Uberoi and her sister Shikha, also a pro tennis player, were known as the “Indian tennis sisters.” She began playing tennis at the age of three. In doubles, Uberoi was a finalist at the 2005 Sunfeast Open and the 2005 Guangzhou International Women’s Open. And at the age of 16 years old she already achieved a professional WTA ranking.

At age 17 — and one year into her Princeton career —she decided to take a break from college and become a pro tennis player. Two years later, she stood at the service line facing Martina Navratilova, one of her childhood idols, in the U.S. Open.  She played some best tennis of her career. However in 2008, at the age of 22, Uberoi quit the world of tennis prematurely.
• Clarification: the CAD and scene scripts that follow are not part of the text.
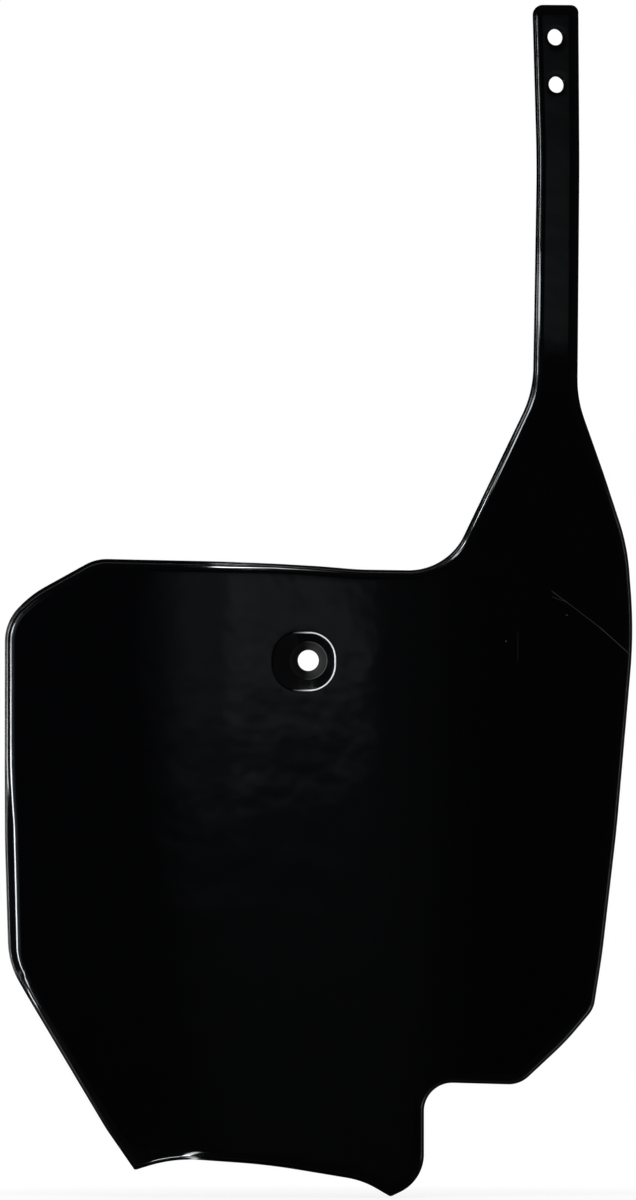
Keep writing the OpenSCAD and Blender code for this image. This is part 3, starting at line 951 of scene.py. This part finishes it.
def front_spots(across, upwards):
    light = 0.0
    for x, z, half_x, half_z, strength in SPOTS:
        gap_x = (across - (x / FRONT_W + 0.5)) * (FRONT_W / half_x)
        gap_z = (upwards - (z / FRONT_H + 0.5)) * (FRONT_H / half_z)
        gap = (gap_x * gap_x + gap_z * gap_z) ** 0.5
        light = light + (1 - gap.soft_step(0, 1)) * strength
    return light


add_card("front_card", (0, FRONT_Y, 0), (0, 0, 0), FRONT_W, FRONT_H, front_spots)

# %% [markdown]
# The cards at the left. The bend of the lip mirrors the tall narrow one as the
# bright line down the left edge and up the strap. Its stops are heights with the
# brightness there, which is how the line gets stronger and weaker as in the
# photograph. The weak wide one adds the soft glow beside that line.
# %% Cards at the left
LEFT_X, LEFT_Y, LEFT_W = -1.1, 0.02, 0.28
LEFT_LOW, LEFT_HIGH = -0.7, 0.9
LEFT_STOPS = (
    (-0.7, 0.0), (-0.48, 0.0), (-0.45, 0.5), (-0.28, 0.65), (-0.12, 0.75), (-0.085, 1.0),
    (-0.05, 1.0), (-0.02, 0.55), (0.02, 0.35), (0.08, 0.3), (0.12, 0.4), (0.2, 0.6),
    (0.283, 0.4), (0.298, 0.7), (0.315, 0.36), (0.34, 0.06), (0.5, 0.04), (0.7, 0.02),
    (0.9, 0.0),
)
left_middle = (LEFT_LOW + LEFT_HIGH) / 2
add_card("left_card", (LEFT_X, LEFT_Y, left_middle), (0, LEFT_Y, left_middle),
         LEFT_W, LEFT_HIGH - LEFT_LOW,
         ramp_profile(shares(LEFT_LOW, LEFT_HIGH, LEFT_STOPS), 34, 0.12))
add_card("left_glow_card", (LEFT_X, -0.75, 0.1), (0, -0.75, 0.1), 1.2, 1.0,
         ramp_profile(((0, 1), (0.35, 0.45), (1, 0)), 0.7, 0.2, level=True))

# %% [markdown]
# The card above the top edge. The lip there turns away from all the other cards, so
# a small card close over it draws the bright line on the middle stretch of the edge.
# Its stops run from left to right, and the line fades out with them.
# %% Card above
TOP_LOW, TOP_HIGH = -0.042, 0.022
TOP_Y, TOP_Z, TOP_DEPTH = 0.008, 0.12, 0.03
TOP_STOPS = ((-0.042, 0.0), (-0.0395, 1.0), (-0.0246, 0.9), (-0.018, 0.29), (-0.012, 0.25),
             (-0.0057, 0.3), (0.0, 0.1), (0.009, 0.02), (0.022, 0.0))
top_middle = (TOP_LOW + TOP_HIGH) / 2
add_card("top_card", (top_middle, TOP_Y, TOP_Z), (top_middle, TOP_Y, 0),
         TOP_HIGH - TOP_LOW, TOP_DEPTH,
         ramp_profile(shares(TOP_LOW, TOP_HIGH, TOP_STOPS), 46, 0.2, level=True))

# %% [markdown]
# Four small cards close to the board. Each gives one line that only a short stretch
# of the lip shows: along the taper below the strap, at the lower left corner, and
# the small bright fleck with its tail at the bottom edge. A larger card further off
# would light more of the lip than the photograph shows.
# %% Small cards
EVEN = ((0, 1), (1, 1))
add_card("shoulder_card", (-0.02, -0.045, 0.158), (0.085, -0.045, 0.158), 0.1, 0.028,
         ramp_profile(EVEN, 18, 0.2))
add_card("heel_card", (-0.192, 0.0875, -0.1695), (-0.105, 0.0155, -0.13), 0.03, 0.012,
         ramp_profile(EVEN, 14, 0.2))
add_card("tail_card", (-0.0474, 0.0, floor_z + 1.2 * MM), (-0.0474, 0.0, 0), 0.0026, 0.032,
         ramp_profile(EVEN, 16, 0.1))
add_card("tail_end_card", (-0.053, 0.029, floor_z + 1.6 * MM), (-0.053, 0.029, 0), 0.01, 0.014,
         ramp_profile(EVEN, 5, 0.1))
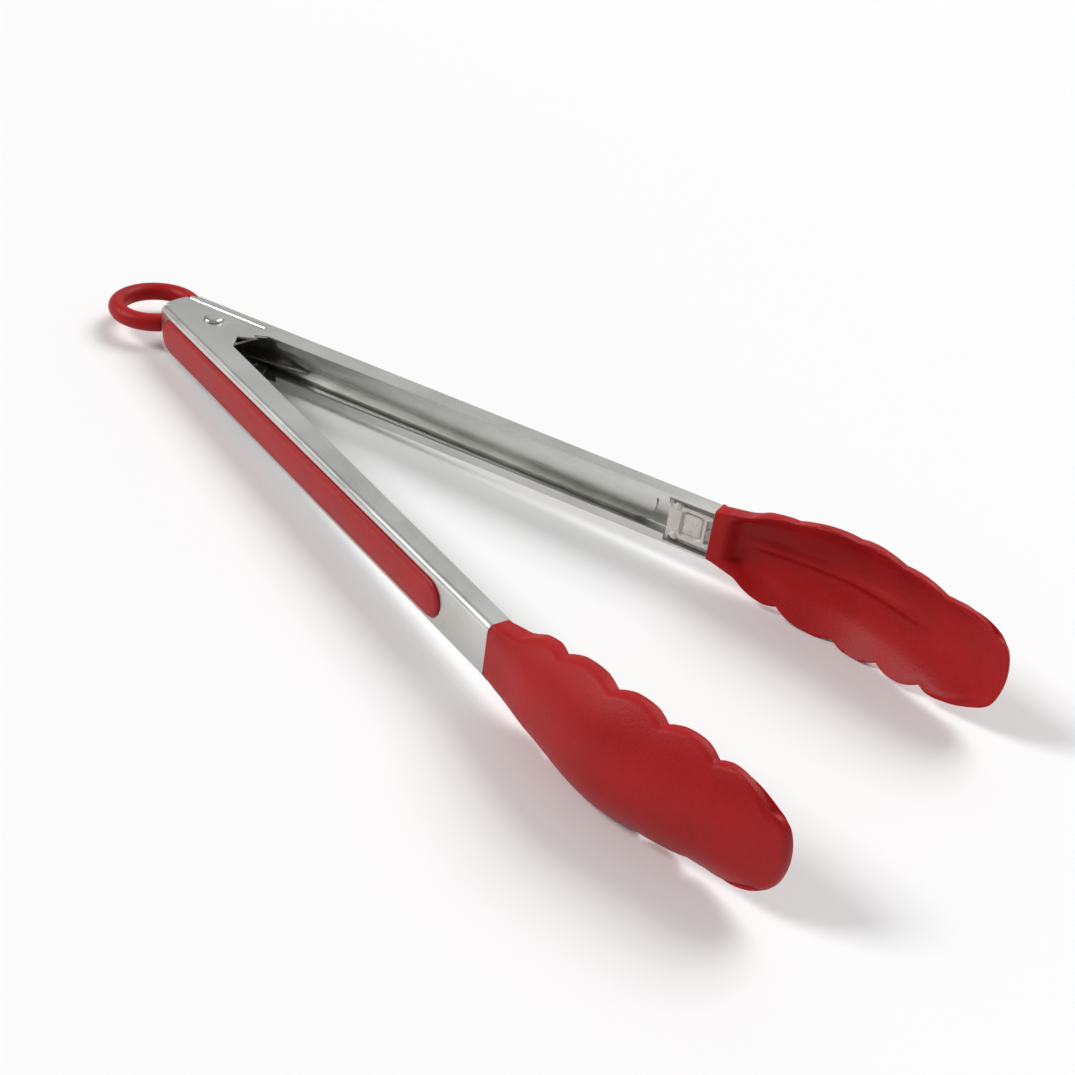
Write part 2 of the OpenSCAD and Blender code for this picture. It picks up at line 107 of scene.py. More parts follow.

She is currently a digital marketing consultant at Nebu Inc., a fitness, and motivational coach. She recently shared her experience dealing with depression and crippling confusion that followed her retirement.

13. Rajeev Ram

Rajeev Ram

[Photo Source: Pinterest]

Ram turned pro in 2004 after he helped his college team go 32-0 and win the national championship. He is known best as a doubles specialist and has claimed eight ATP doubles titles in his career since turning pro. His career-high singles ranking is the world no. 78 achieved in November 2009. He reached as high as world no. 30 in doubles in July 2015.

This 31-year-old Indian-American is currently ranked at 88 in singles and 44 in doubles. He has also won two ATP singles titles at the Hall of Fame Tennis Championship in 2009 and again in 2015.